» **Given request**
Reproduce precisely the lines between the start of the data below and the line with "others are shut", both included.

-*-

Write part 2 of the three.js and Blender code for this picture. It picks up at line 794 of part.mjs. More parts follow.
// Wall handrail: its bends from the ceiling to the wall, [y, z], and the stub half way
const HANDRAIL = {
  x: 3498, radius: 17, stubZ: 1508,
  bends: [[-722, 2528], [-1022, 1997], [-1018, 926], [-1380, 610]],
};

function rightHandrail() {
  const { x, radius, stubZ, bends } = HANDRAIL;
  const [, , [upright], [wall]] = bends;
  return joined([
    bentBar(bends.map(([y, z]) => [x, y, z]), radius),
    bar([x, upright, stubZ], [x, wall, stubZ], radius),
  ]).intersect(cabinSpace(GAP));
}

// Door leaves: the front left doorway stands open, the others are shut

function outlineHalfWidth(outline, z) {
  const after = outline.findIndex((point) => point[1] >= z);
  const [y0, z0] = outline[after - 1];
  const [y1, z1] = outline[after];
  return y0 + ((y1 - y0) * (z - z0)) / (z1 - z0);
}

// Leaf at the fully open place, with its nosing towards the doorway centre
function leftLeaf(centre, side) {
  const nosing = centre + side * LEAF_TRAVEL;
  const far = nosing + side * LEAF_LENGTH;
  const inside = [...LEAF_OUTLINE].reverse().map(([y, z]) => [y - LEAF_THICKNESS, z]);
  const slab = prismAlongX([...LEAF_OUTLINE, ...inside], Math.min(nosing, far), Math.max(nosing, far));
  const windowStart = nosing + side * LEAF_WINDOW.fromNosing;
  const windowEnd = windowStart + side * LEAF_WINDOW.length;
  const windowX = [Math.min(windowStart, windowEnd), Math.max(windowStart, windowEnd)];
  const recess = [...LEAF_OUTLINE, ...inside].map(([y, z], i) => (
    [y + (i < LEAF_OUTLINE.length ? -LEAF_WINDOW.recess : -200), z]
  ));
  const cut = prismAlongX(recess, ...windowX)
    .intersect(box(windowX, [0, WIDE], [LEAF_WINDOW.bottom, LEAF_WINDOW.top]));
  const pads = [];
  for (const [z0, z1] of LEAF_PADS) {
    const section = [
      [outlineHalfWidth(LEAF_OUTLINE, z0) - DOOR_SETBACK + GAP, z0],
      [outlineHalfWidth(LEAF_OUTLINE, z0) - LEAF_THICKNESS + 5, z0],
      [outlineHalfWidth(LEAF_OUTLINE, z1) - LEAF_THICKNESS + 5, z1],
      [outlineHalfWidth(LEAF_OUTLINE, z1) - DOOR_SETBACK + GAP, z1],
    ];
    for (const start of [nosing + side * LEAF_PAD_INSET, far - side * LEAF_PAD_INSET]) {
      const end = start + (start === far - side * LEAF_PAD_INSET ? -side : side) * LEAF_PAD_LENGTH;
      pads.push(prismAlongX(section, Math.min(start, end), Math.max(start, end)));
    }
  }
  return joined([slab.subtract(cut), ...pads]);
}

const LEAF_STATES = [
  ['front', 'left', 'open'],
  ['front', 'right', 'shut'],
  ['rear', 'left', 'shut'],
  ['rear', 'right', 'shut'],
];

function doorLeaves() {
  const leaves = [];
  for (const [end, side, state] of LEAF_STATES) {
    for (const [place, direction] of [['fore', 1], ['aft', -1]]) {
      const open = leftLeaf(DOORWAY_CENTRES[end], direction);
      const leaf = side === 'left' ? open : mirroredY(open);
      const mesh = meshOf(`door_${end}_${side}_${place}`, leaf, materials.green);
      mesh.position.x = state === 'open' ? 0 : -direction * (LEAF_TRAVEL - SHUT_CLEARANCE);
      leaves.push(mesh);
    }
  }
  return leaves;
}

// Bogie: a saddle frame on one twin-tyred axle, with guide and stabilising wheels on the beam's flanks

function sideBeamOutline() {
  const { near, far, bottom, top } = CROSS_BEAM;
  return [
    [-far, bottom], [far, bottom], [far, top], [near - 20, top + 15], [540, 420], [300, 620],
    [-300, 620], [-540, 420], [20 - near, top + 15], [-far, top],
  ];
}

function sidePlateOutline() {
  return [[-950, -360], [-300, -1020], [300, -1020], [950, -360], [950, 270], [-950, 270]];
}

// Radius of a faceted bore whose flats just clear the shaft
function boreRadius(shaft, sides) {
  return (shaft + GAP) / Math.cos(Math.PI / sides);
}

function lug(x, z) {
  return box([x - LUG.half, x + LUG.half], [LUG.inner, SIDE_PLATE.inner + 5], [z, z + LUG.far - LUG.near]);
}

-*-

» **Worked answer**
Write part 2 of the three.js and Blender code for this picture. It picks up at line 794 of part.mjs. More parts follow.
// Wall handrail: its bends from the ceiling to the wall, [y, z], and the stub half way
const HANDRAIL = {
  x: 3498, radius: 17, stubZ: 1508,
  bends: [[-722, 2528], [-1022, 1997], [-1018, 926], [-1380, 610]],
};

function rightHandrail() {
  const { x, radius, stubZ, bends } = HANDRAIL;
  const [, , [upright], [wall]] = bends;
  return joined([
    bentBar(bends.map(([y, z]) => [x, y, z]), radius),
    bar([x, upright, stubZ], [x, wall, stubZ], radius),
  ]).intersect(cabinSpace(GAP));
}

// Door leaves: the front left doorway stands open, the others are shut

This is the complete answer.